Directions for this task:
The lines to be extracted run from the start of the listing through the line containing "SEAT = 0.03"; copy them exactly and nothing else.

═════ Stored data ═════

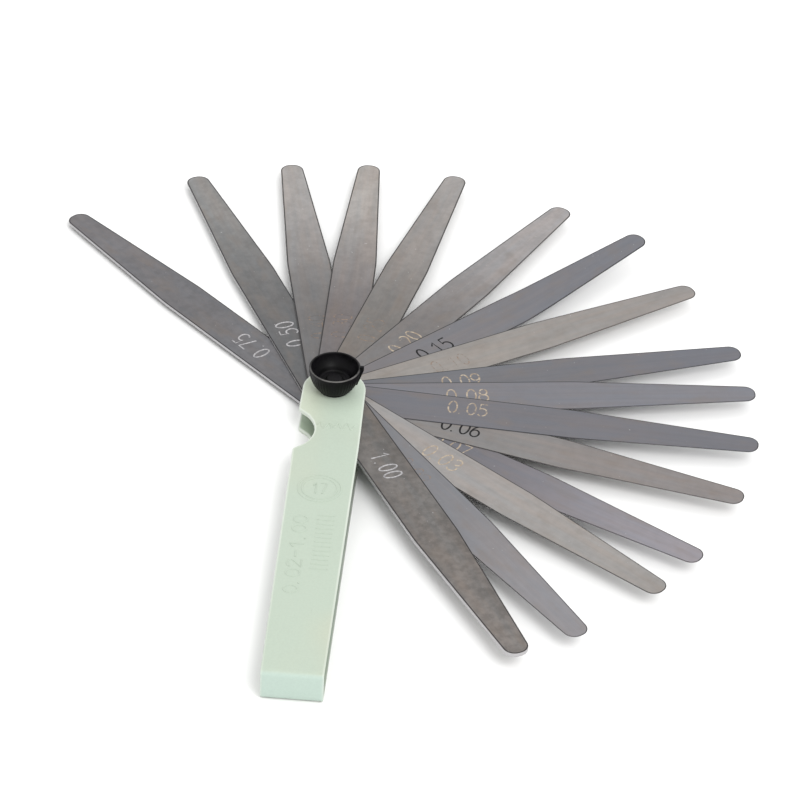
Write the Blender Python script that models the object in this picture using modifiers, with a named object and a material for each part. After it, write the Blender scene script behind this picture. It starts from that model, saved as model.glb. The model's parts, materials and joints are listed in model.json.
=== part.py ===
"""Feeler gauge: a fan of measuring leaves pivoted in a folded sheet-steel sheath.

Frame: metres, +Z up.  The origin is on the pivot axis, on the plane that the
gauge lies on.  The sheath runs along -Y to its closed end, and the leaves
are stored fanned out, each turned about the pivot by its own angle.
"""

import math

import bmesh
import bpy
from mathutils import Matrix

MM = 0.001

# ---- driving dimensions -------------------------------------------------
SHEET = 1.0 * MM                 # steel strip of the sheath
SLIP = 0.02 * MM                 # air between neighbouring leaves
RUN = 0.07 * MM                  # running clearance of a round fit
SEAT = 0.03 * MM                 # air between clamped faces

REACH = 95.0 * MM                # pivot to the tip of a leaf
LEAF_WIDTH = 10.2 * MM           # parallel part of a leaf
LEAF_TAPER_FROM = 54.0 * MM      # pivot to where the taper starts
TIP_WIDTH = 5.2 * MM             # leaf width where the tip corners start
TIP_RADIUS = 2.5 * MM            # tip corner radius
TAPER_BLEND = 40.0 * MM          # soft bend between parallel part and taper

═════

Task response:
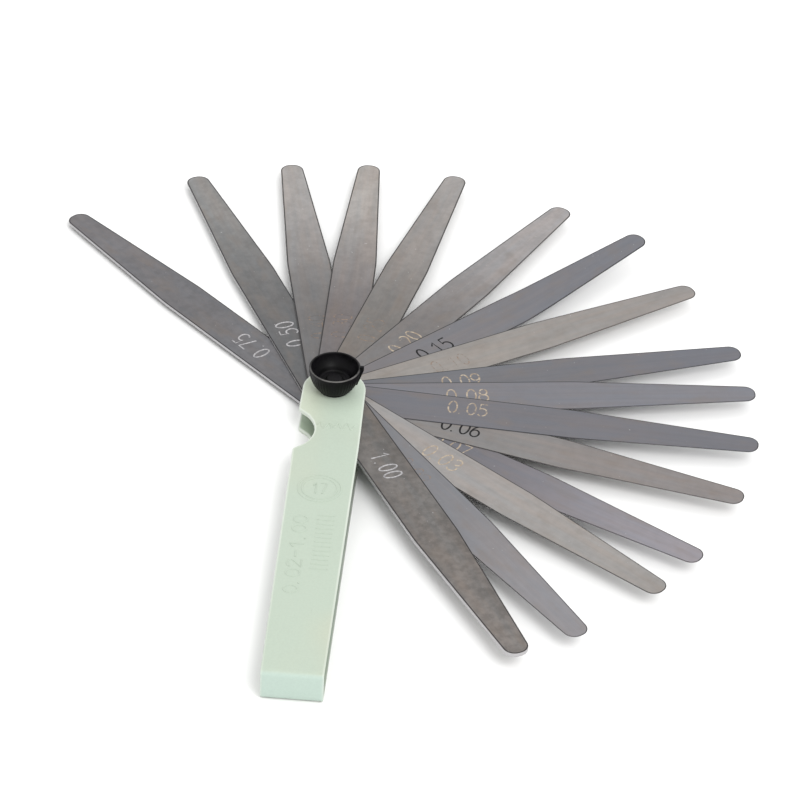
Write the Blender Python script that models the object in this picture using modifiers, with a named object and a material for each part. After it, write the Blender scene script behind this picture. It starts from that model, saved as model.glb. The model's parts, materials and joints are listed in model.json.
=== part.py ===
"""Feeler gauge: a fan of measuring leaves pivoted in a folded sheet-steel sheath.

Frame: metres, +Z up.  The origin is on the pivot axis, on the plane that the
gauge lies on.  The sheath runs along -Y to its closed end, and the leaves
are stored fanned out, each turned about the pivot by its own angle.
"""

import math

import bmesh
import bpy
from mathutils import Matrix

MM = 0.001

# ---- driving dimensions -------------------------------------------------
SHEET = 1.0 * MM                 # steel strip of the sheath
SLIP = 0.02 * MM                 # air between neighbouring leaves
RUN = 0.07 * MM                  # running clearance of a round fit
SEAT = 0.03 * MM                 # air between clamped faces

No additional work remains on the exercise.